Monitoring and analysis

更新时间:
复制 MD 格式

Continuous visibility into your cloud environment is the foundation of workload security. This topic describes how to build a layered monitoring posture — covering networks, identities, configurations, and operations — and how to collect, store, and act on logs to detect threats and meet compliance requirements.

Without continuous visibility into your cloud environment, threats go undetected, incidents are harder to investigate, and compliance becomes difficult to demonstrate. Effective monitoring spans multiple layers — network traffic, identity and permissions, resource configurations, and operational activity — so that gaps at any layer don't leave threats undetected.

Monitoring and control

Apply security monitoring at every layer of your environment. The following practices cover each layer and help you build a complete monitoring posture.

  • Network management: Build isolated, hierarchical networks so that similar resources are grouped and the blast radius of any unauthorized access is contained. For a virtual private cloud (VPC), use Elastic Compute Service (ECS) security groups, network ACLs, and flow logs to control and observe traffic. Apply Resource Access Management (RAM) access control policies to restrict who can interact with VPC resources.

  • Permission management: Assign the minimum permissions each user needs. Over-permissioned accounts are among the most common sources of accidental damage and deliberate attacks. Review role assignments regularly to ensure permissions stay appropriate as responsibilities change.

  • Configuration audit: At scale, resource configurations drift. Use Cloud Config to track configuration changes across your Alibaba Cloud account, maintain a configuration history, and perform real-time compliance auditing so deviations are caught before they become vulnerabilities.

  • Operation audit: Record user logons and resource access events across your account to support security analysis, intrusion detection, resource change tracking, and compliance auditing. Export behavioral events to Simple Log Service (SLS) or Object Storage Service (OSS) for long-term retention and deeper analysis. You can then perform actions such as behavior analysis, security analysis, resource change tracking, and behavior compliance audits.

  • DDoS protection: A distributed denial-of-service (DDoS) attack consumes a target server's performance or network bandwidth, making services unavailable to legitimate users. Reduce exposure with the following measures:

    • Reduce the attack surface by isolating resources and unrelated services.

    • Optimize business architecture.

    • Design for elastic scaling and disaster recovery failover using public cloud capabilities.

    • Establish business monitoring and emergency response plans.

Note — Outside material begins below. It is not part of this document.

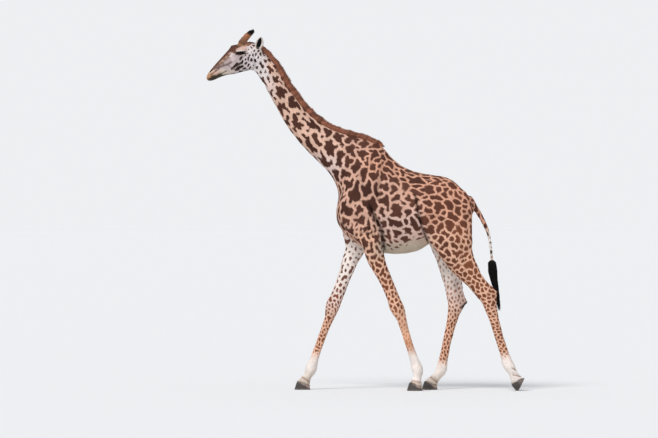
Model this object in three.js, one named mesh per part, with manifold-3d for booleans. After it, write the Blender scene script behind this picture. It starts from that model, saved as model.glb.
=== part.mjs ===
// A life-size Masai giraffe cow, caught in mid stride: a still model in named solids.
// Millimetres, +Z up. The animal walks towards -X, and its left side faces -Y.
// The frame's origin is the middle of the model's footprint, at floor level.
import * as THREE from "three";
import { mergeVertices } from "three/addons/utils/BufferGeometryUtils.js";
import Module from "manifold-3d";

const wasm = await Module();
wasm.setup();

// ---- Driving sizes ----
const GAP = 0.4; // clear space between neighbouring solids
const LEFT = -1;
const RIGHT = 1;
const CLEAR = 3000; // longer than any piece, for the boxes that cut
const HIDE = new THREE.MeshStandardMaterial({ color: 0xc08a63, roughness: 0.85, metalness: 0 });
const MANE_HAIR = new THREE.MeshStandardMaterial({ color: 0x7a4228, roughness: 0.9, metalness: 0 });
const BLACK_HAIR = new THREE.MeshStandardMaterial({ color: 0x17140f, roughness: 0.8, metalness: 0 });
const HOOF_HORN = new THREE.MeshStandardMaterial({ color: 0x3b3230, roughness: 0.6, metalness: 0 });
const WET_EYE = new THREE.MeshStandardMaterial({ color: 0x120c08, roughness: 0.1, metalness: 0 });

// ---- Solids from geometry ----

// A closed geometry as a solid, turned the right way out.
function solid(geometry) {
  const bare = (geometry.index ? geometry.toNonIndexed() : geometry.clone());
  for (const name of Object.keys(bare.attributes)) {
    if (name !== "position") bare.deleteAttribute(name);
  }
  const merged = mergeVertices(bare, 1e-3);
  const place = merged.attributes.position;
  const corner = merged.index.array;
  const a = new THREE.Vector3();
  const b = new THREE.Vector3();
  const c = new THREE.Vector3();
  const kept = [];
  let volume = 0;
  for (let i = 0; i < corner.length; i += 3) {
    const [p, q, r] = [corner[i], corner[i + 1], corner[i + 2]];
    if (p === q || q === r || r === p) continue;
    kept.push(p, q, r);
    volume += a.fromBufferAttribute(place, p)
      .dot(b.fromBufferAttribute(place, q).cross(c.fromBufferAttribute(place, r)));
  }
  if (volume < 0) kept.reverse();
  return new wasm.Manifold(new wasm.Mesh({
    numProp: 3,
    vertProperties: new Float32Array(place.array),
    triVerts: new Uint32Array(kept),
  }));
}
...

    • Use Anti-DDoS products.

  • Intrusion detection: Early detection limits damage from data breaches and system compromise. Configure detection and alerting mechanisms to identify threats targeting your ECS instances and other Alibaba Cloud resources — including traffic from malicious IP addresses and indicators of asset compromise.

Logging and alerting

Logs are your primary evidence source for security investigations, audits, and compliance verification. Without reliable logs, you cannot establish what happened, when it happened, or who was responsible.

A common failure mode is collecting logs without managing them well: logs stored without access controls, retained for too long or deleted too soon, or spread across sources with no common format for analysis. Follow a structured log management approach that covers collection, storage, query, analysis, and alerting.

  • Log collection: Collect logs from all cloud resources, services, and applications. Keep the collection process non-intrusive to minimize performance impact on production systems.

  • Secure storage: Set a retention period based on your security and compliance requirements, factoring in each cloud product's log characteristics. Storage must be tamper-proof, with write and delete permissions strictly controlled.

  • Log query: Choose a query mechanism that meets your operational, business, and security requirements.

  • Log analysis: Normalize logs from different sources into a common format before analysis. Without normalization, correlating events across services is error-prone and slow. Once normalized, cross-source analysis becomes practical and reliable.

  • Alert generation: Alerts must be real-time, accurate, and reliably delivered. You can use multiple notification methods. You should also have a workable emergency response plan for each type of alert.